La politique française et les rapports
qu’en font les médias sont actuellement nauséabonds, préjugés et arguments ad
hominem rendant impossible un véritable débat d’idées, une réelle critique des
points faibles des programmes. Qu’est-ce qui a changé, quelles sont les causes
de cette cristallisation des opinions qui paralyse le débat politique ?
La caricature des adversaires politiques,
une attaque contre la démocratie
Certains hommes politiques s’étonnent niaisement de la
percée de l’extrême-droite et n’y observent que la preuve du racisme ou de la
bêtise d’un tiers de la population, préférant se noyer dans la fange de leur
propre ignorance plutôt que d’affronter le bilan sévère de leur conduite :
ils ont une grande part de responsabilité dans cette polarisation du monde politique
français.
Certes, on ne peut leur reprocher de ne pas avoir suffisamment
critiqué l’extrême-droite : « Le vote FN chez les jeunes est une
déviance » (C. Taubira, 29 septembre 2016), « Le fascisme rampant de Mme
Le Pen » (V. Peillon, 3 janvier 2017). Pourtant, ce n’est pas avec des
jugements provocateurs mais avec des arguments raisonnables que la société
progresse vers un bien commun. Caricaturer une partie de la population s’avère
utile pour gagner à court terme une élection, mais cela contribue à polariser
radicalement la société, puisqu’une telle attitude rend impossible un dialogue
constructif -c’est une attitude anti-démocratique. En effet, la polarisation de
la société entraîne ce que Tocqueville nommait « la tyrannie de la
majorité » (De la démocratie en
Amérique), c’est-à-dire que s’il n’y a plus de coopération dans le domaine
politique, le groupe majoritaire possède un pouvoir démesuré sur le reste des
citoyens -il peut ainsi rendre leur opinion illégale, par exemple.

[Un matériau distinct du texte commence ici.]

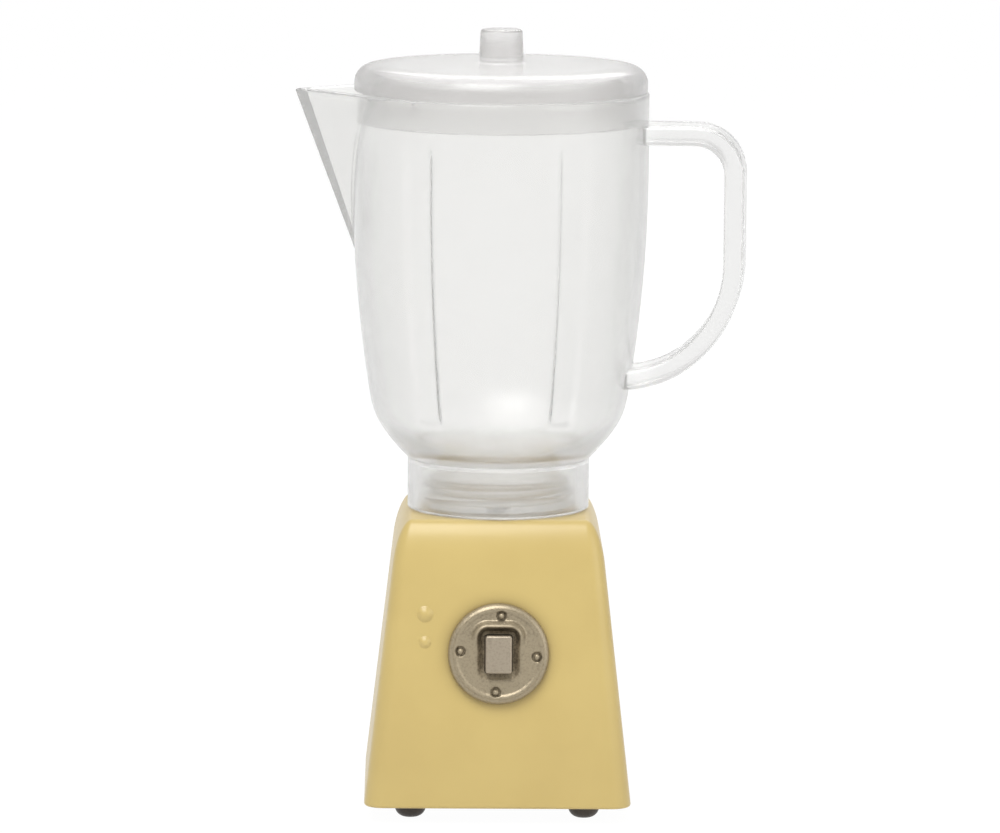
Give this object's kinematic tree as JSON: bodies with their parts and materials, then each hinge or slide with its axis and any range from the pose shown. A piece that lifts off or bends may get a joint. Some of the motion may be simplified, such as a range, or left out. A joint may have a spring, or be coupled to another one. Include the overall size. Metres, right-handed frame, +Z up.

En outre, les jugements pétris de bêtises et de préjugés
ne sont pas formulés uniquement contre des partis, mais aussi contre des
catégories de citoyens en raison de leur avis sur une question sociale ou bien
de leurs conditions de vie. Laurent Wauquiez (LR), dans ses très nombreuses
déclarations sur ceux qu’ils nomment les « assistés » - le 8 mai 2011,
sur BFM-TV, il dénonce « l’assistanat » comme « le cancer
de la société française » - participe à la marginalisation des personnes
sans emploi, alors même que le RSA ne représente que 2,5% du budget française
en 2016 et que parmi ses bénéficiaires, une minorité extrêmement faible profite
réellement du système.

L'écoute et le respect, conditions nécessaires au débat public
Quand Jacques Chirac dénonce en l’UDF le « parti de
l’étranger » lors de l’appel de Cochin du 6 décembre 1978, il dresse bien
une caricature d’un parti pourtant proche de ses propres convictions. Ce n'est donc pas un phénomène nouveau Néanmoins,
l’irrespect envers les adversaires politiques est en hausse depuis quelques
années, et ce bien souvent à des fins électorales. Les années 1930
constituaient aussi une époque où le climat politique était détestable -le
Maréchal Pétain déclarant que « l’esprit de jouissance l’a emporté sur l’esprit
de sacrifice » à cause du Front Populaire, le 20 juin 1940 – et il ne faut
pas refaire les mêmes erreurs.
Il est donc nécessaire d’éviter les arguments ad hominem
et les préjugés qui masquent les idées et le véritable débat de fond nécessaire
à un bon gouvernement de la nation. Les journalistes qui relaient ces
informations ont également leur part de responsabilité, privilégiant trop
souvent l’acharnement médiatique aux idées -ce qui favorise l’extrémisme. La
tolérance contient à la fois le respect et l’écoute. Le respect envers les
adversaires politiques, car le dénigrement radicalise, et l’écoute pour que la
vérité et le bien commun puissent être approchés dans un même effort collectif.
Paraphrasant Valéry Giscard d’Estaing, osons affirmer : « Vous
n’avez pas le monopole de la tolérance ! » à ceux qui caricaturent
trop vite les opinions et évitent le débat de fond.